Gen. Dunford said the American soldiers werer part of a regular October 4 patrol, but suddenly found themselves in a firefight with attackers who have pledged their support for the Islamic State.
"They did not expect resistance on this particular patrol," Dunford said. "Again, what happened will be the subject of the investigation.
The general said the current rules of engagement for U.S. forces in Niger are that they go out on patrols with friendly forces only "when the chances of enemy contact are unlikely."
"They were equipped with machine guns and small arms," Dunford said, adding that the attack on the American and Niger force was done with small arms, machine guns and rocket propelled grenades.
The General said five Niger soldiers were killed in the same incident, as he vowed to get all of the details of what happened, and deliver those facts not only to the Congress - but to the families of the soldiers as well.

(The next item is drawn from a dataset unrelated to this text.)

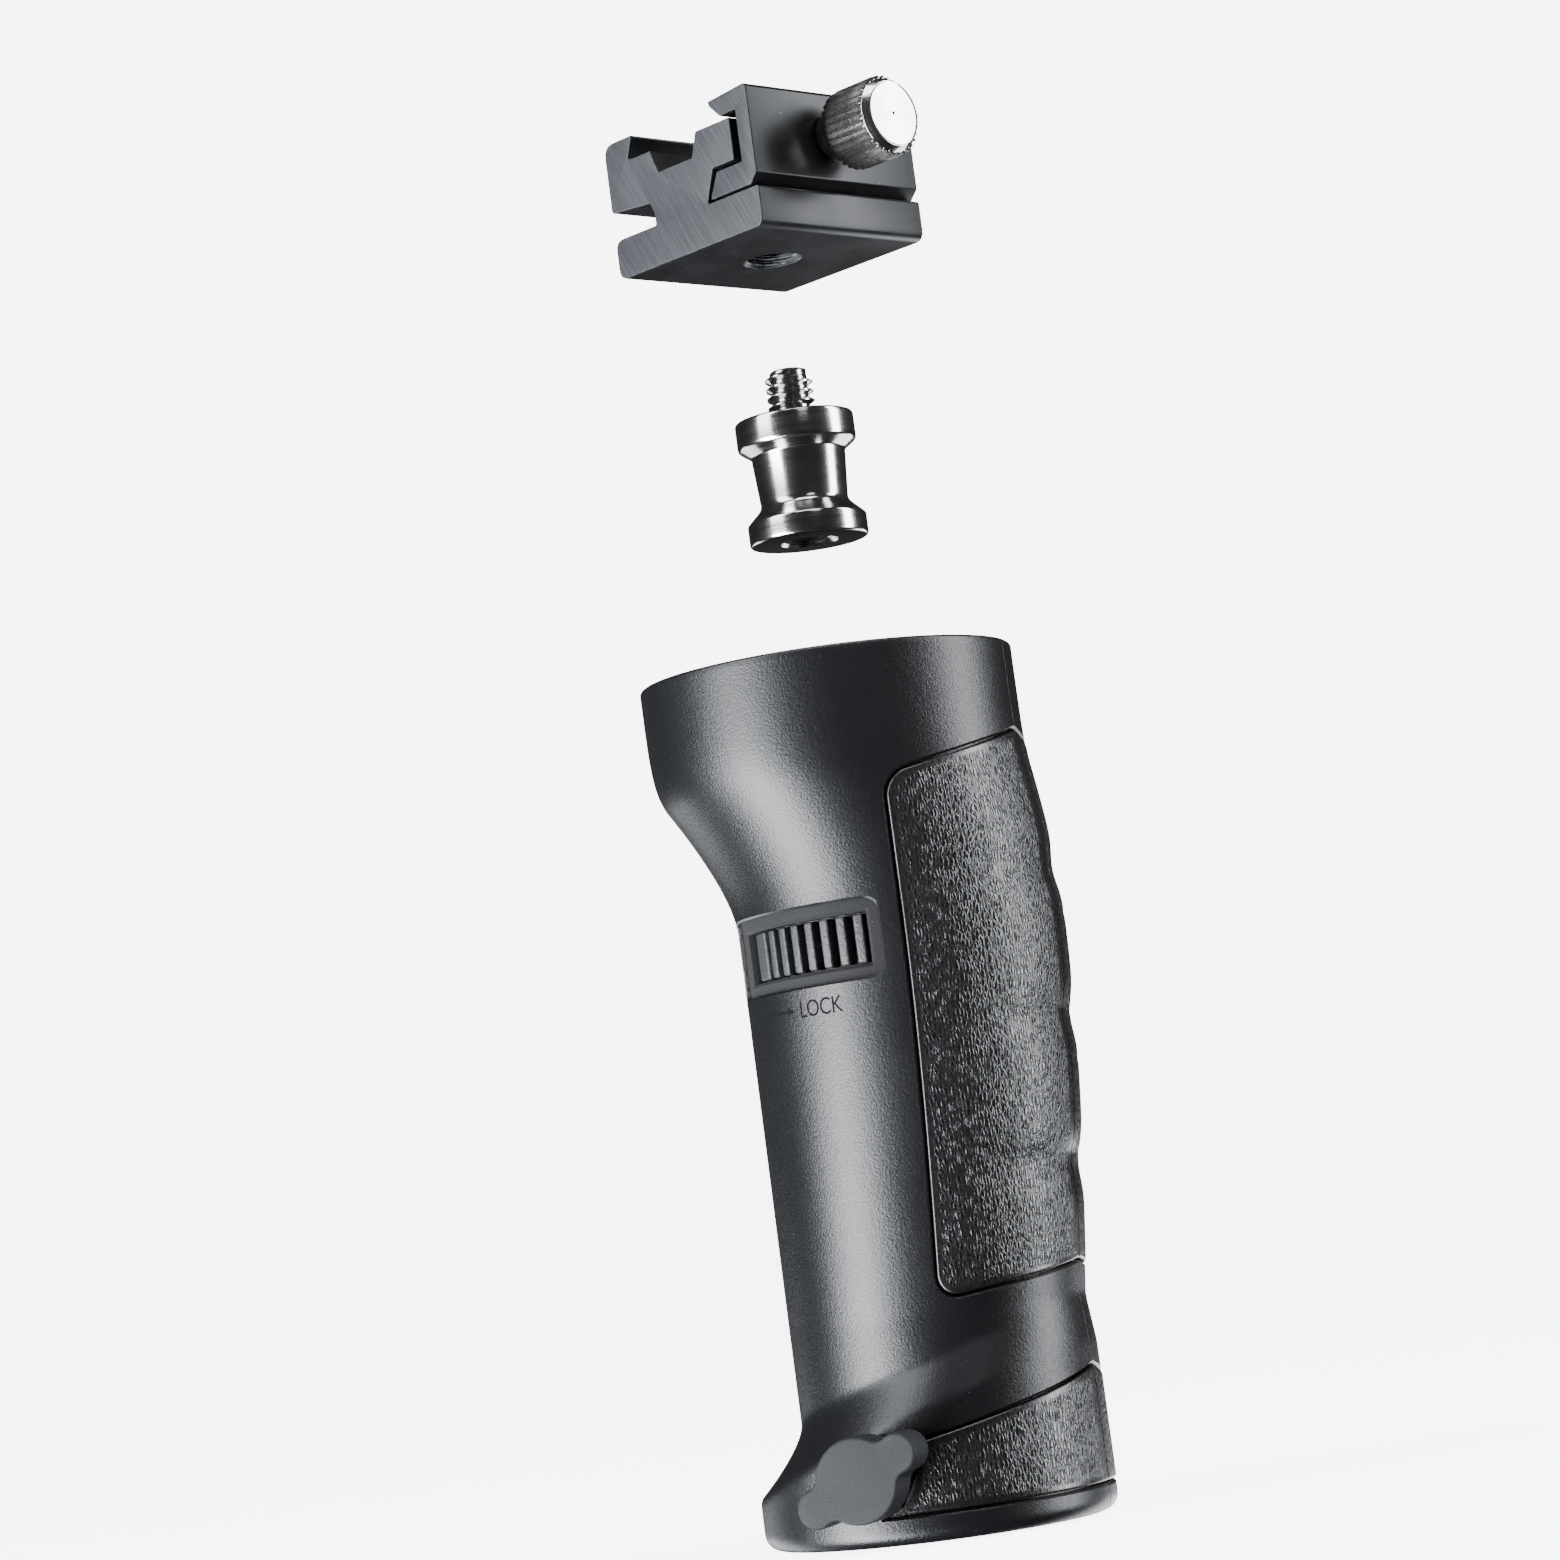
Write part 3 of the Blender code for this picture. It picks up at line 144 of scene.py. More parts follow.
def softened(corners, radius, steps=4, closed=False):
    # an outline with rounded corners; a third number on a corner is its own radius
    flat = [Vector(corner[:2]) for corner in corners]
    sizes = [corner[2] if len(corner) > 2 else radius for corner in corners]
    count = len(flat)
    outline = []
    for i in range(count):
        here = flat[i]
        if not closed and i in (0, count - 1):
            outline.append(tuple(here))
            continue
        a, b = flat[i - 1] - here, flat[(i + 1) % count] - here
        half = a.angle(b) / 2
        reach = min(sizes[i] / tan(half), a.length * 0.48, b.length * 0.48)
        if reach < 1e-6:
            outline.append(tuple(here))
            continue
        start, end = here + a.normalized() * reach, here + b.normalized() * reach
        for j in range(steps + 1):
            share = j / steps
            bend = (1 - share) ** 2 * start + 2 * share * (1 - share) * here + share ** 2 * end
            outline.append(tuple(bend))
    return outline


def arcPoints(centre, radius, start, end, steps):
    turns = [between(start, end, i / steps) for i in range(steps + 1)]
    return [(centre[0] + radius * cos(t), centre[1] + radius * sin(t)) for t in turns]


def drawnIn(outline, distance):
    # an outline with each of its sides moved inwards
    area = sum(a[0] * b[1] - b[0] * a[1] for a, b in zip(outline, outline[1:] + outline[:1]))
    way = distance if area > 0 else -distance
    drawn = []
    for before, here, after in zip(outline[-1:] + outline[:-1], outline, outline[1:] + outline[:1]):
        one = (Vector(here) - Vector(before)).normalized()
        two = (Vector(after) - Vector(here)).normalized()
        side = Vector((-one.y - two.y, one.x + two.x))
        drawn.append(tuple(Vector(here) + side * way / (1 + one.dot(two))))
    return drawn


def prism(name, outline, low, high, edge=0.0, steps=2):
    # an outline drawn out along Z, with its end edges rounded
    levels = [(low, 0.0)]
    if edge:
        turns = [pi / 2 * (1 - i / steps) for i in range(steps + 1)]
        levels = [(low + edge * (1 - sin(t)), edge * (1 - cos(t))) for t in turns]
    levels += [(low + high - level, inset) for level, inset in reversed(levels)]
    return loft(name, [[(x, y, z) for x, y in (drawnIn(outline, inset) if inset else outline)]
                       for z, inset in levels])


def rod(name, radius, low, high, steps, edge=0.0):
    profile = [(0, low), (radius, low), (radius, high), (0, high)]
    return turned(name, softened(profile, edge, 3) if edge else profile, steps)


def helix(name, inner, outer, pitch, low, high, innerWidth, outerWidth, steps=40):
    # a thread's ridge, or the groove that cuts one; it dies away at both ends
    rings = []
    count = round((high - low) / pitch * steps)
    for i in range(count + 1):
        turn, middle = tau * i / steps, low + pitch * i / steps
        fade = clamped(min(i, count - i) * 3 / steps + 0.05)
        tip, width = between(inner, outer, fade), between(innerWidth, outerWidth, fade)
        section = ((inner, -innerWidth), (tip, -width), (tip, width), (inner, innerWidth))
        rings.append([(r * cos(turn), r * sin(turn), middle + w / 2) for r, w in section])
    return loft(name, rings)


def moved(piece, matrix):
    piece.data.transform(matrix)
    if matrix.determinant() < 0:
        piece.data.flip_normals()
    return piece


def aimed(piece, place, direction):
    # a piece made along +Z from the origin, set at a place and pointed in a direction
    turn = Vector(direction).to_track_quat("Z", "Y").to_matrix().to_4x4()
    return moved(piece, Matrix.Translation(Vector(place)) @ turn)


def baked(piece):
    # puts the modifiers into the mesh
    bpy.context.view_layer.update()
    graph = bpy.context.evaluated_depsgraph_get()
    mesh = bpy.data.meshes.new_from_object(piece.evaluated_get(graph))
    piece.modifiers.clear()
    piece.data = mesh
    return piece


def carved(piece, tools, operation="DIFFERENCE"):
    for tool in tools:
        cutter = piece.modifiers.new("carve", "BOOLEAN")
        cutter.operation, cutter.solver, cutter.object = operation, "MANIFOLD", tool
    baked(piece)
    for tool in tools:
        bpy.data.objects.remove(tool)
    return piece


def smoothed(piece, degrees):
    piece.data.shade_smooth()
    piece.data.set_sharp_from_angle(angle=radians(degrees))


def finished(piece, surface, body, slotName, *nodes, degrees=32):
    # smooth shading, material, body and the frame's nodes that the piece stands for; the slot name is not
    # used
    if degrees:
        smoothed(piece, degrees)
    piece.data.materials.clear()
    piece.data.materials.append(surface)
    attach(piece, body)
    if nodes:
        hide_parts(*nodes)


# small tools for node trees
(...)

After a week of increasingly acidic exchanges between the the family of one soldier who died in the event and top officials at the White House - including the President - Gen. Dunford's tone was decidedly more measured, as he repeatedly told reporters that questions about the details of the firefight were entirely 'fair.'
At one point, the General was asked to comment on the remarks of White House Chief of Staff - and former General - John Kelly; Dunford claimed he didn't know enough to say anything on the matter.
In the Congress, black lawmakers took to the House floor on Monday night, expressing their support for the family of Sgt. La David Johnson, and for Rep. Frederica Wilson (D-FL), who found herself targeted repeatedly in recent days by President Donald Trump.
"How their loss - through no fault of their own - turned into an ugly name calling, I am baffled," said Rep. Sheila Jackson Lee (D-TX).
"I want the White House to know this, I and the members of the Congressional Black Caucus will not be silent," said Rep. James Clyburn (D-SC).